BC Lawyers oppose a Faculty of Law at TWU
At a special June 10, 2014 meeting of the members of the Law Society of British Columbia, 3,210 lawyers voted against approval for a Faculty of Law at Trinity Western University, while 968 lawyers voted for its approval. While the vote seems to indicate overwhelming opposition, the majority of the 13, 114 members of the Law Society did not cast a ballot.
The special meeting was called because a requisite number of lawyers were dissatisfied with the April 11, 2014 decision of the Benchers, who are responsible for governing the Law Society, to approve the law school at TWU for the purposes of the Law Society’s admissions program.
The vote, however, is not binding on the Benchers. In a press release following the special meeting, President Jan Lindsay, QC said, “The decision regarding whether to admit graduates from the proposed law school at TWU is a Bencher decision,” adding that, “however, the Benchers will give the result of today’s members meeting serious and thoughtful consideration.”
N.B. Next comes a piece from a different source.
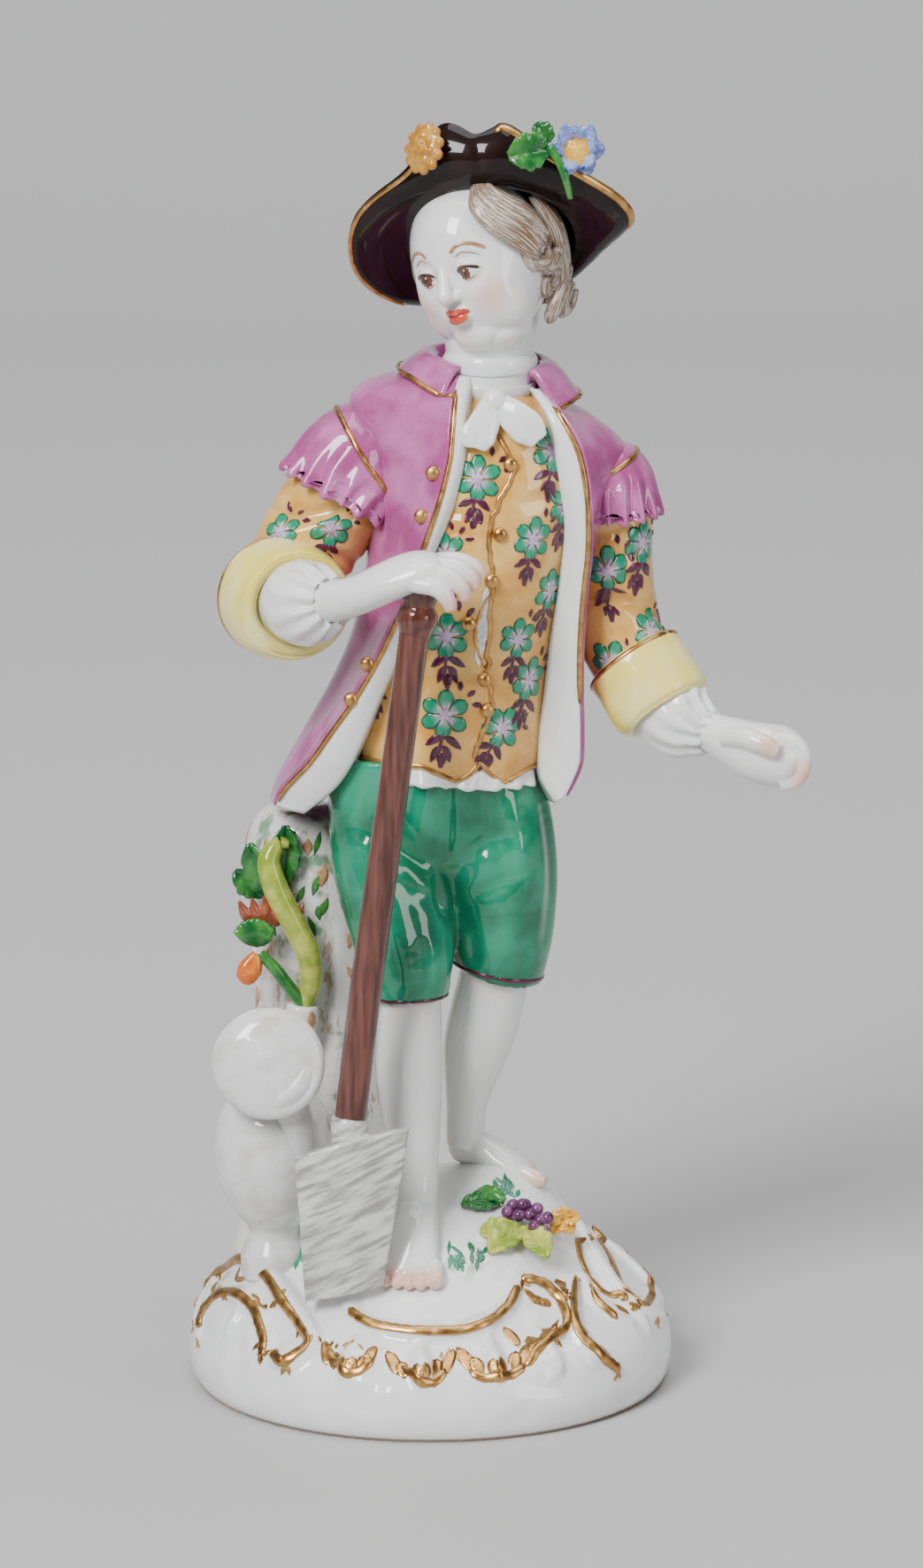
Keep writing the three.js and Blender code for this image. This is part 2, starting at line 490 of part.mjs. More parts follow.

The Benchers’ decision came after an extensive process of consultation, and a thought-provoking debate that touched upon issues of equality, discrimination, freedom of association, religious freedom and the rule of law. I watched the debate live, and in my view, the Benchers arrived at a principled decision regarding a contentious issue that involves the conflicting Charter rights of two disparate groups.
The opposition to TWU is based on a clause in the university’s “Community in Covenant” agreement which upholds a traditional view of marriage as between one man and one woman. Students, faculty and staff agree to abide by the covenant. Many, as the vote of BC lawyers indicates, object to this clause as discriminatory, and tantamount to placing a sign at the gate stating that LGBTQ people are not welcome.
TWU has right to its beliefs
While I dislike the idea of a university requiring its members to sign a covenant that governs the most intimate aspects of their lives, TWU has the right to uphold a particular view of marriage, and those who share the institution’s beliefs have the right to congregate and associate with others of like mind.
I share the opinion of the BC Civil Liberties Association, an organization that has a record of supporting the rights of LGBTQ persons but who took the position, “to deny (TWU’s) application based on the university’s Community Covenant would infringe the Charter-protected freedom of association and religion of members of the faith-based private university”, adding that these are fundamental freedoms and “that’s what s. 2 of the Canadian Charter of Rights and Freedoms is all about, protecting our freedoms of association, of assembly, of belief and of expression.” (For greater depth, see also the BCCLA Submission to the Law Society of BC. )
In 2001, in Trinity Western University, the Supreme Court of Canada determined that the BC College of Teachers could not deny education graduates of TWU admittance to the teaching profession based on religious beliefs about homosexuality that were unacceptable to the College.
Unfair to assume a lack of professionalism because of a belief
There is no evidence that teachers trained at TWU fail to professionally and competently exercise their teaching responsibilities when employed in the public school system. Similarly, there is no reason to assume that future graduates of a law school at TWU will be incapable of upholding the laws of the land and representing the rights of clients of all persuasions. If an individual lawyer trained at TWU should prove incapable of doing so, the public can reasonably expect that the Law Society will deal with that person according to the remedial and disciplinary procedures already in place for lawyers who fail to faithfully represent clients and honorably serve the cause of justice.
In my opinion, for a law society to deny candidates admission to the legal profession because of a religious belief that is socially anathema to a percentage of its existing membership is unjustified, and is discriminatory in its own way. In the absence of evidentiary proof that TWU’s traditional view of marriage and its code of sexual conduct does harm to others, graduates of its law school should be eligible for admission to the BC bar.
The Law Society of BC is properly concerned with the training, qualification, ethics, competency and conduct of its members. It is not its task, however, to regulate belief by excluding those with whom some of its members disagree.